Intelligent catalase-coated MnO2 nanoparticles with programmed oxygen supply and glutathione depletion for enhanced photodynamic therapy

Abstract

Manganese dioxide (MnO₂) nanoparticles have been reported to deliver drugs, supply oxygen and consume glutathione (GSH) to promote cancer photodynamic therapy (PDT). However, most of them suffer from low drug loading capacity and conflicting oxygen/GSH tuning, which restricts their therapeutic potential. In this study, a high capacity MnO₂-derived multifunctional nanocarrier was designed to alleviate tumor hypoxia, one of the most critical conditions for effective PDT, by systematically modulating local oxygen supply and GSH depletion.
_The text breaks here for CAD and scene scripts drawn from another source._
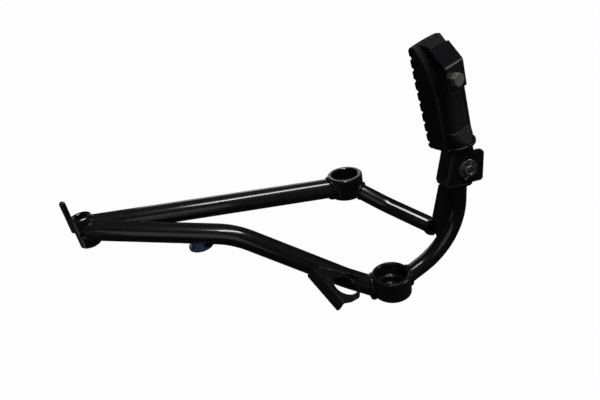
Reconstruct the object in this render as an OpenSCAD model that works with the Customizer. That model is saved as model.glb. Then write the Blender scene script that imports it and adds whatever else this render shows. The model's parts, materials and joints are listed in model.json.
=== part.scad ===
// Pillion footrest bracket of welded steel tube, with a folding rubber-covered footrest.
// Millimetres. The origin is the middle of the lower mounting boss, and +Z runs along its bore,
// towards the footrest. Both bosses and the end collar are parallel to it.

/* [Lower boss] */
// Outer diameter of the lower boss
lower_boss_d = 42; // [38:0.5:50]
// Diameter of its open, upper bore
lower_bore_d = 34; // [30:0.5:36]
// Depth of the upper bore down to the bolt seat
lower_bore_depth = 15; // [10:0.5:18]
// Diameter of the smaller bore below the seat
lower_seat_d = 27; // [24:0.5:29]
// Diameter of the hole in the lip at its foot
lower_lip_d = 22; // [16:0.5:23]
// Height of both big bosses
boss_h = 24.5; // [20:0.5:30]

/* [Upper boss] */
// Outer diameter of the upper boss
upper_boss_d = 39; // [36:0.5:44]
// Diameter of its plain bore
upper_bore_d = 29; // [20:0.5:31]
// Upper boss, offset along X
upper_boss_x = -35; // [-50:1:-20]
// Upper boss, offset along Y
upper_boss_y = 71; // [60:1:85]
// Upper boss, offset along Z
upper_boss_z = 90; // [80:1:100]

/* [End collar] */
// Distance of the end collar from the lower boss, along X
collar_x = -311; // [-340:1:-280]
// Offset of the end collar along Y
collar_y = 12; // [0:1:20]
// Offset of the end collar along Z
collar_z = 106; // [95:1:115]
// Outer diameter of the end collar
collar_d = 21.5; // [20:0.5:26]
// Diameter of the collar's bore
collar_bore_d = 12.5; // [8:0.5:14]
// Height of the collar
collar_h = 34; // [28:1:40]
// Diameter of the locating rod welded to the collar
hook_d = 6; // [5:0.5:8]
// Length of the locating rod
hook_len = 36; // [25:1:45]
// How far the rod stands above the collar
hook_rise = 18; // [10:1:24]

/* [Tubes] */
// Diameter of the two long frame tubes
frame_tube_d = 22; // [18:0.5:25]
// Diameter of the bent arm that carries the footrest
arm_tube_d = 18; // [16:0.5:20]
// Diameter of the strut between the upper boss and the arm
strut_d = 17.5; // [14:0.5:20]
// Wall of all the tubes
tube_wall = 2; // [1.5:0.25:3]
// Bend radius of the lower frame tube, on its axis
frame_bend_r = 90; // [60:5:110]
// Bend radius of the arm, on its axis
arm_bend_r = 74; // [60:2:80]
// Direction of the arm, seen from above
arm_heading = 20; // [15:1:25]

/* [Gusset plates] */
// Thickness of both gusset plates
plate_t = 3; // [2:0.5:4]
// Diameter of the lightening hole
gusset_hole_d = 26; // [20:0.5:27]
// Depth of the turned-down flange
gusset_flange = 9.5; // [7:0.5:12]

/* [Weld nut] */
// Across flats of the weld nut
weld_nut_af = 17; // [15:0.5:19]
// Diameter of the weld nut's flange
weld_nut_flange_d = 26; // [22:0.5:30]
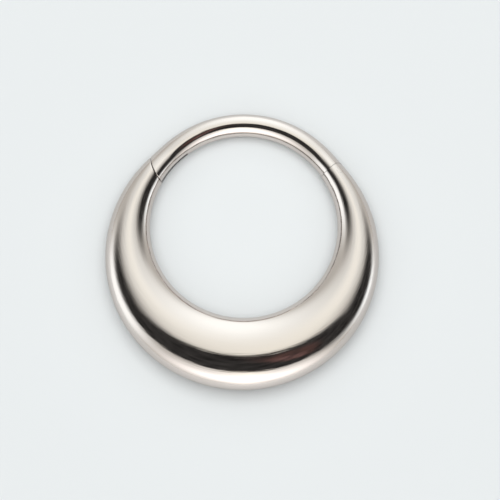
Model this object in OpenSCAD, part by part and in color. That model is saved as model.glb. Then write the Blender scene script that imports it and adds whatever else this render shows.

The prepared MnO₂ (MH) nanoaggregates were coated with catalase (CAT) through molecular assembly and chemical crosslinking, yielding the MH@CAT nanocomposite. In the presence of hydrogen peroxide (H₂O₂), the CAT coating facilitates oxygen generation, while the MnO₂ core remains intact until encountering intracellular GSH, resulting in MnO₂ decomposition and GSH draining. This programmed regulation of oxygen supply and GSH consumption is a key design to optimize the tumor microenvironment for enhanced PDT. After loading chlorin e6 (Ce6), the as-prepared MH@CAT-Ce6 demonstrates improved cellular uptake, oxygen self-supply, and GSH depletion – all of which contribute to the superior PDT effects observed against breast cancer cells both in vitro and in vivo. Notably, the MH@CAT-Ce6 nanoparticles exhibit excellent tumor accumulation and retention, leading to potent anti-tumor efficacy with minimal systemic toxicity.